In IG Horowitz’s comprehensive report on the FBI’s handling of the Clinton investigation, the Russian document is the subject of an index that, to this day, remains classified (see IG Horowitz Report, pp. 236, 242 & n.156). There has been minimal media or political pressure for its disclosure.

At this point, the question of who leaked that information to the media is comparatively trivial — except, of course, to the journalists whose communications records were pored over by investigators trying to nab the leaker. What is significant for historical purposes, however, is the Russian document itself, especially: how it was assessed by the FBI, and the outsized role it may have played in Donald Trump’s stunning 2016 election victory.

According to the Horowitz report, former director Comey maintains that the suspect Russian document helped convince him that Lynch could not credibly make the Clinton-emails charging decision.

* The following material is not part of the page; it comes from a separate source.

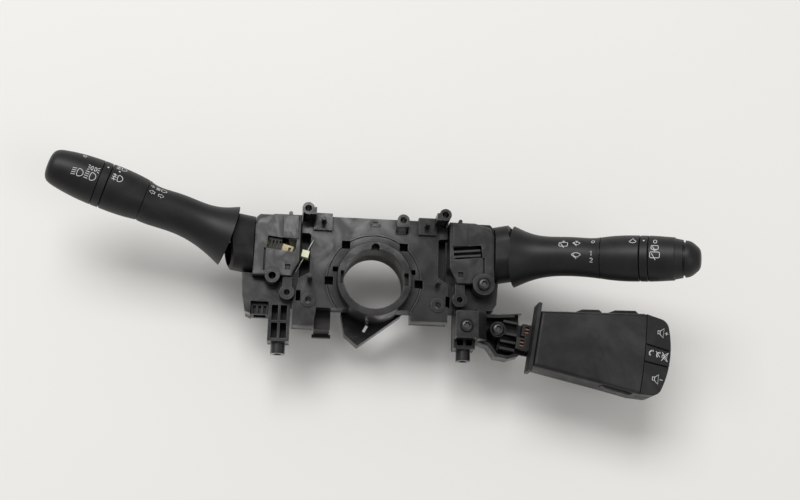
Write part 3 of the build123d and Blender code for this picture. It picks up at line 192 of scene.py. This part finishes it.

He decided to make it himself, an intervention that started a chain of events that ended in Clinton’s narrow defeat. Ironically, the FBI investigated whether Vladimir Putin used real information, in the form of hacked DNC emails, to influence the 2016 presidential election. In reality, those emails had no impact. The real question is whether, through disinformation, Putin duped the FBI into influencing the outcome of that election, in a manner that had decisive impact.